Entries
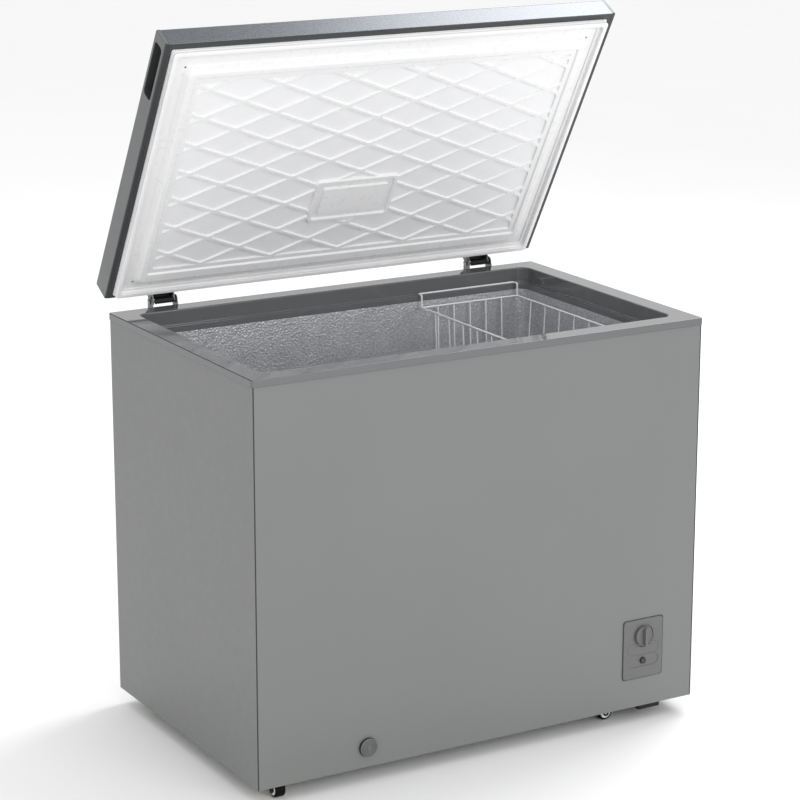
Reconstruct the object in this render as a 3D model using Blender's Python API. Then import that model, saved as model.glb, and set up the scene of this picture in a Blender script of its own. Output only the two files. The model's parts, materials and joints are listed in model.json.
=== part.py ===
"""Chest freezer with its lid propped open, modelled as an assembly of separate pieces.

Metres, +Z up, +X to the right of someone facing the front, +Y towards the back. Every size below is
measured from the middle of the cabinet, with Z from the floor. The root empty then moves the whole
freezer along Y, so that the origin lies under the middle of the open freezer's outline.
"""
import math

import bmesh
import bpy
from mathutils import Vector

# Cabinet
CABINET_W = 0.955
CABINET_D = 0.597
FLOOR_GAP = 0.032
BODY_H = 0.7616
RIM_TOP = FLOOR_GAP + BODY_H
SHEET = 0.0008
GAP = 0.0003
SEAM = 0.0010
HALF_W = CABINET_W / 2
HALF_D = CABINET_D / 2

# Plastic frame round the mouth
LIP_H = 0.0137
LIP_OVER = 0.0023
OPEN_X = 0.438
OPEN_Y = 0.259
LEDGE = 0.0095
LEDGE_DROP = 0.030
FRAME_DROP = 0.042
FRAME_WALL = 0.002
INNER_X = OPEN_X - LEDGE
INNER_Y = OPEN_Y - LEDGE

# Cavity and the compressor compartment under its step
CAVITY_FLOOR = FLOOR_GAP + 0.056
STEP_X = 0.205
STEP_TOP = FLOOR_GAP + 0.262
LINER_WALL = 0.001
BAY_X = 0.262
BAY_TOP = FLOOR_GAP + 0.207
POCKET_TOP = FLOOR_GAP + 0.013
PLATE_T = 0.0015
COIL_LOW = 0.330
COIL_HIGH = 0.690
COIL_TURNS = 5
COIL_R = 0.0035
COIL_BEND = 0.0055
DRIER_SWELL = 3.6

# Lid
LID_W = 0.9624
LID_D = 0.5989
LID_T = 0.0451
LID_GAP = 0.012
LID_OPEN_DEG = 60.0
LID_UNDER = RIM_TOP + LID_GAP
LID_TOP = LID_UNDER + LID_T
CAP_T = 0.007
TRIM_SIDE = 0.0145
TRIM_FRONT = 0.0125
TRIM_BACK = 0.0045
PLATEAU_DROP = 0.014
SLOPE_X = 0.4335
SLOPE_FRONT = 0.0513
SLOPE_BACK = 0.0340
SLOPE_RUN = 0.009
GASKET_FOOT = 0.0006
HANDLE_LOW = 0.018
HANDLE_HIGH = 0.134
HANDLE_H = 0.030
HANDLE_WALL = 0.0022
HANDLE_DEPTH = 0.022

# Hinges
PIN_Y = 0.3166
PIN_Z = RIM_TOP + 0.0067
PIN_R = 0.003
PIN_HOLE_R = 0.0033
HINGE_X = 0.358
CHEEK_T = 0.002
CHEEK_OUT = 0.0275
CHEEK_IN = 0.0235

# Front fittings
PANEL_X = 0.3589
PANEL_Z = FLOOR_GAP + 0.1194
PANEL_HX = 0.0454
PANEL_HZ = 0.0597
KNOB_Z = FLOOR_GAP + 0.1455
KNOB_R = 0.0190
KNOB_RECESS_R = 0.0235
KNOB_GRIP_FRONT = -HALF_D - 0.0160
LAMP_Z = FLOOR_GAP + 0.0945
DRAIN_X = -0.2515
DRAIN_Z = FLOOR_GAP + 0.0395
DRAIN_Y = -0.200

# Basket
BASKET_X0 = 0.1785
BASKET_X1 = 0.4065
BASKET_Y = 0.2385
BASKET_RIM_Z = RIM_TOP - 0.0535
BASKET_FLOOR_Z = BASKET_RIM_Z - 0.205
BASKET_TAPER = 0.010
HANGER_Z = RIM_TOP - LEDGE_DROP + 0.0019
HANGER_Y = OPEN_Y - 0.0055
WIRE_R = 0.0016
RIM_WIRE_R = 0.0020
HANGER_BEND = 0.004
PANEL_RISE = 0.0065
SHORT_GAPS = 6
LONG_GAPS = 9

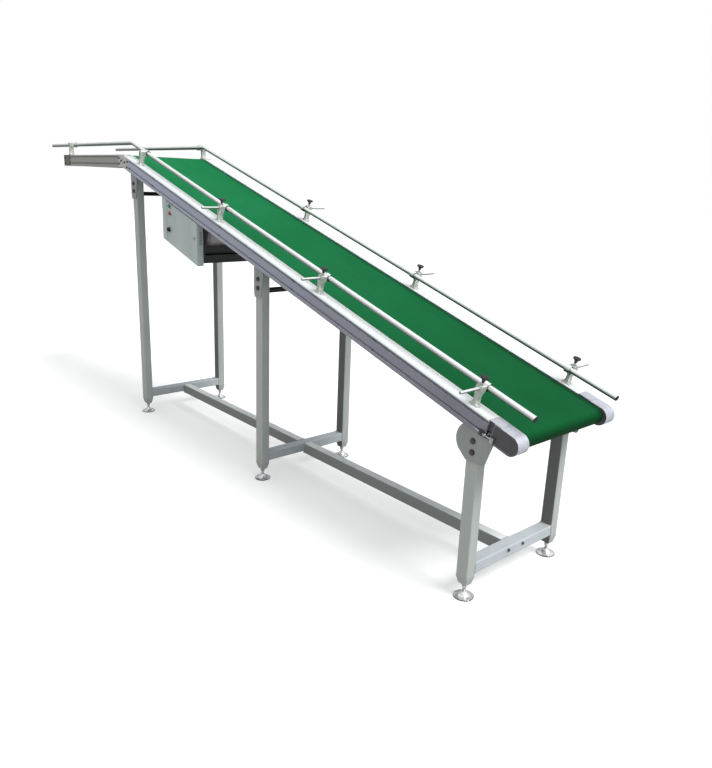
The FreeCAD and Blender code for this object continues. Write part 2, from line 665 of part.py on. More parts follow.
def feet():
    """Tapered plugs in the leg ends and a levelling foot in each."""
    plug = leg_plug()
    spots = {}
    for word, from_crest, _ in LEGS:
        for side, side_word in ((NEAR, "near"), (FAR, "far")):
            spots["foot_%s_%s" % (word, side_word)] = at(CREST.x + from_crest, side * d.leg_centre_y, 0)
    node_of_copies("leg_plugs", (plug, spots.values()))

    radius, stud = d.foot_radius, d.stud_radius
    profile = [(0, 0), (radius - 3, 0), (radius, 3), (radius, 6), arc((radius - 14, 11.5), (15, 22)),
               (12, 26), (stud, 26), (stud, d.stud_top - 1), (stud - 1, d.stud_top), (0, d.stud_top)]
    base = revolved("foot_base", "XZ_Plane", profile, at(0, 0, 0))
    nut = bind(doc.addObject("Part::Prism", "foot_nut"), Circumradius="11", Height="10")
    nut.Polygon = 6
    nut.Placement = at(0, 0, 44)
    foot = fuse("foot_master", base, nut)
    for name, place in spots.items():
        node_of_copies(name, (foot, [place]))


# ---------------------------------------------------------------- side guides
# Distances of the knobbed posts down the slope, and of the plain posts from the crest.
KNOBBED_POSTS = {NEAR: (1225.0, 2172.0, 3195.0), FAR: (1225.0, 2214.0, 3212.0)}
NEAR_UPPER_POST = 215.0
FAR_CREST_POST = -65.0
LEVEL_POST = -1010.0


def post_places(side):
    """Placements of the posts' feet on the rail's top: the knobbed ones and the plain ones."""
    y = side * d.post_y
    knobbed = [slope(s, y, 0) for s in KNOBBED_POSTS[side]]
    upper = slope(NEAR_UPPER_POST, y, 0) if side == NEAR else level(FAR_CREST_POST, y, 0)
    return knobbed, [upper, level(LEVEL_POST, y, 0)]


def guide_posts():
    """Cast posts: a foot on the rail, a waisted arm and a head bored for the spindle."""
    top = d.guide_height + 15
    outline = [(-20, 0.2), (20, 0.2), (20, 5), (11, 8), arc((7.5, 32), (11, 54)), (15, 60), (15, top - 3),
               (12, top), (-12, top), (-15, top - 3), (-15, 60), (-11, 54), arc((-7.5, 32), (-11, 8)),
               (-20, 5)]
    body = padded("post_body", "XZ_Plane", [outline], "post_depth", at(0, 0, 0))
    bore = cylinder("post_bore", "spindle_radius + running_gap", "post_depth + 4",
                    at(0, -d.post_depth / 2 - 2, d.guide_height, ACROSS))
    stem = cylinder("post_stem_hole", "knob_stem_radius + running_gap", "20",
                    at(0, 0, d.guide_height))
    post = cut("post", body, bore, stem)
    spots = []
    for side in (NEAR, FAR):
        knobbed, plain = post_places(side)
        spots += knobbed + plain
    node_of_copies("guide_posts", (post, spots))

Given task
Write out every entry above, word for word.

Task result
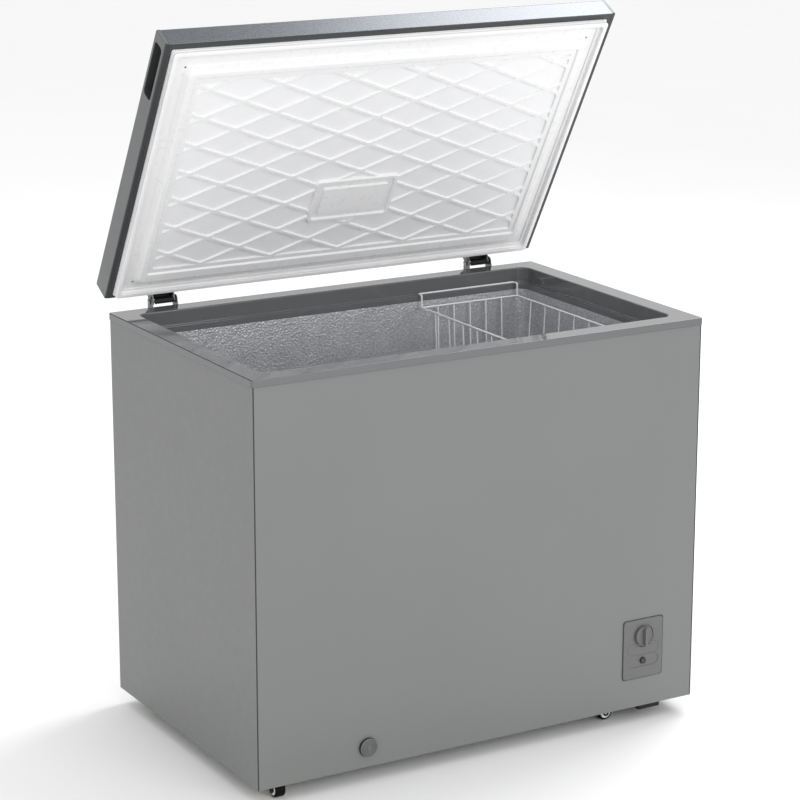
Reconstruct the object in this render as a 3D model using Blender's Python API. Then import that model, saved as model.glb, and set up the scene of this picture in a Blender script of its own. Output only the two files. The model's parts, materials and joints are listed in model.json.
=== part.py ===
"""Chest freezer with its lid propped open, modelled as an assembly of separate pieces.

Metres, +Z up, +X to the right of someone facing the front, +Y towards the back. Every size below is
measured from the middle of the cabinet, with Z from the floor. The root empty then moves the whole
freezer along Y, so that the origin lies under the middle of the open freezer's outline.
"""
import math

import bmesh
import bpy
from mathutils import Vector

# Cabinet
CABINET_W = 0.955
CABINET_D = 0.597
FLOOR_GAP = 0.032
BODY_H = 0.7616
RIM_TOP = FLOOR_GAP + BODY_H
SHEET = 0.0008
GAP = 0.0003
SEAM = 0.0010
HALF_W = CABINET_W / 2
HALF_D = CABINET_D / 2

# Plastic frame round the mouth
LIP_H = 0.0137
LIP_OVER = 0.0023
OPEN_X = 0.438
OPEN_Y = 0.259
LEDGE = 0.0095
LEDGE_DROP = 0.030
FRAME_DROP = 0.042
FRAME_WALL = 0.002
INNER_X = OPEN_X - LEDGE
INNER_Y = OPEN_Y - LEDGE

# Cavity and the compressor compartment under its step
CAVITY_FLOOR = FLOOR_GAP + 0.056
STEP_X = 0.205
STEP_TOP = FLOOR_GAP + 0.262
LINER_WALL = 0.001
BAY_X = 0.262
BAY_TOP = FLOOR_GAP + 0.207
POCKET_TOP = FLOOR_GAP + 0.013
PLATE_T = 0.0015
COIL_LOW = 0.330
COIL_HIGH = 0.690
COIL_TURNS = 5
COIL_R = 0.0035
COIL_BEND = 0.0055
DRIER_SWELL = 3.6

# Lid
LID_W = 0.9624
LID_D = 0.5989
LID_T = 0.0451
LID_GAP = 0.012
LID_OPEN_DEG = 60.0
LID_UNDER = RIM_TOP + LID_GAP
LID_TOP = LID_UNDER + LID_T
CAP_T = 0.007
TRIM_SIDE = 0.0145
TRIM_FRONT = 0.0125
TRIM_BACK = 0.0045
PLATEAU_DROP = 0.014
SLOPE_X = 0.4335
SLOPE_FRONT = 0.0513
SLOPE_BACK = 0.0340
SLOPE_RUN = 0.009
GASKET_FOOT = 0.0006
HANDLE_LOW = 0.018
HANDLE_HIGH = 0.134
HANDLE_H = 0.030
HANDLE_WALL = 0.0022
HANDLE_DEPTH = 0.022

# Hinges
PIN_Y = 0.3166
PIN_Z = RIM_TOP + 0.0067
PIN_R = 0.003
PIN_HOLE_R = 0.0033
HINGE_X = 0.358
CHEEK_T = 0.002
CHEEK_OUT = 0.0275
CHEEK_IN = 0.0235

# Front fittings
PANEL_X = 0.3589
PANEL_Z = FLOOR_GAP + 0.1194
PANEL_HX = 0.0454
PANEL_HZ = 0.0597
KNOB_Z = FLOOR_GAP + 0.1455
KNOB_R = 0.0190
KNOB_RECESS_R = 0.0235
KNOB_GRIP_FRONT = -HALF_D - 0.0160
LAMP_Z = FLOOR_GAP + 0.0945
DRAIN_X = -0.2515
DRAIN_Z = FLOOR_GAP + 0.0395
DRAIN_Y = -0.200

# Basket
BASKET_X0 = 0.1785
BASKET_X1 = 0.4065
BASKET_Y = 0.2385
BASKET_RIM_Z = RIM_TOP - 0.0535
BASKET_FLOOR_Z = BASKET_RIM_Z - 0.205
BASKET_TAPER = 0.010
HANGER_Z = RIM_TOP - LEDGE_DROP + 0.0019
HANGER_Y = OPEN_Y - 0.0055
WIRE_R = 0.0016
RIM_WIRE_R = 0.0020
HANGER_BEND = 0.004
PANEL_RISE = 0.0065
SHORT_GAPS = 6
LONG_GAPS = 9

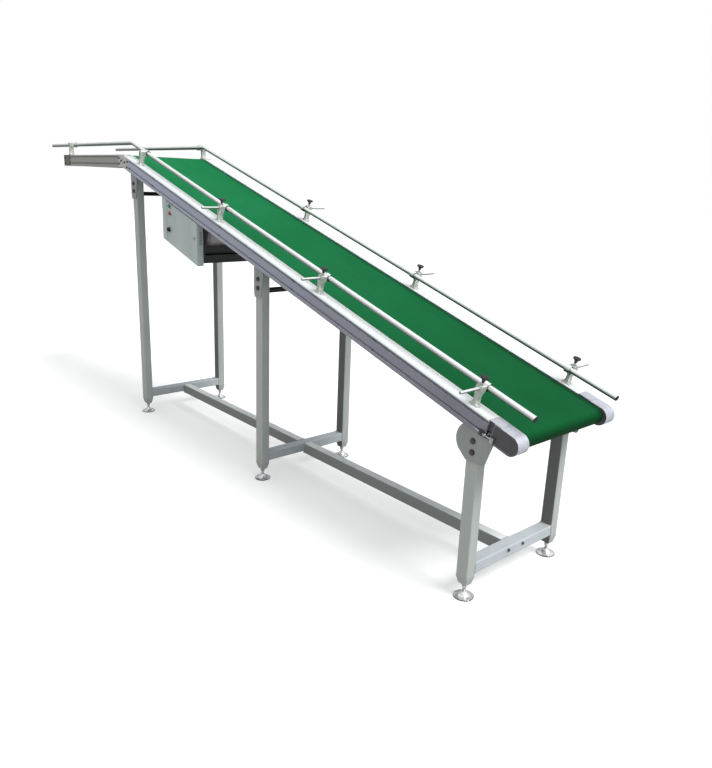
The FreeCAD and Blender code for this object continues. Write part 2, from line 665 of part.py on. More parts follow.
def feet():
    """Tapered plugs in the leg ends and a levelling foot in each."""
    plug = leg_plug()
    spots = {}
    for word, from_crest, _ in LEGS:
        for side, side_word in ((NEAR, "near"), (FAR, "far")):
            spots["foot_%s_%s" % (word, side_word)] = at(CREST.x + from_crest, side * d.leg_centre_y, 0)
    node_of_copies("leg_plugs", (plug, spots.values()))

    radius, stud = d.foot_radius, d.stud_radius
    profile = [(0, 0), (radius - 3, 0), (radius, 3), (radius, 6), arc((radius - 14, 11.5), (15, 22)),
               (12, 26), (stud, 26), (stud, d.stud_top - 1), (stud - 1, d.stud_top), (0, d.stud_top)]
    base = revolved("foot_base", "XZ_Plane", profile, at(0, 0, 0))
    nut = bind(doc.addObject("Part::Prism", "foot_nut"), Circumradius="11", Height="10")
    nut.Polygon = 6
    nut.Placement = at(0, 0, 44)
    foot = fuse("foot_master", base, nut)
    for name, place in spots.items():
        node_of_copies(name, (foot, [place]))


# ---------------------------------------------------------------- side guides
# Distances of the knobbed posts down the slope, and of the plain posts from the crest.
KNOBBED_POSTS = {NEAR: (1225.0, 2172.0, 3195.0), FAR: (1225.0, 2214.0, 3212.0)}
NEAR_UPPER_POST = 215.0
FAR_CREST_POST = -65.0
LEVEL_POST = -1010.0


def post_places(side):
    """Placements of the posts' feet on the rail's top: the knobbed ones and the plain ones."""
    y = side * d.post_y
    knobbed = [slope(s, y, 0) for s in KNOBBED_POSTS[side]]
    upper = slope(NEAR_UPPER_POST, y, 0) if side == NEAR else level(FAR_CREST_POST, y, 0)
    return knobbed, [upper, level(LEVEL_POST, y, 0)]


def guide_posts():
    """Cast posts: a foot on the rail, a waisted arm and a head bored for the spindle."""
    top = d.guide_height + 15
    outline = [(-20, 0.2), (20, 0.2), (20, 5), (11, 8), arc((7.5, 32), (11, 54)), (15, 60), (15, top - 3),
               (12, top), (-12, top), (-15, top - 3), (-15, 60), (-11, 54), arc((-7.5, 32), (-11, 8)),
               (-20, 5)]
    body = padded("post_body", "XZ_Plane", [outline], "post_depth", at(0, 0, 0))
    bore = cylinder("post_bore", "spindle_radius + running_gap", "post_depth + 4",
                    at(0, -d.post_depth / 2 - 2, d.guide_height, ACROSS))
    stem = cylinder("post_stem_hole", "knob_stem_radius + running_gap", "20",
                    at(0, 0, d.guide_height))
    post = cut("post", body, bore, stem)
    spots = []
    for side in (NEAR, FAR):
        knobbed, plain = post_places(side)
        spots += knobbed + plain
    node_of_copies("guide_posts", (post, spots))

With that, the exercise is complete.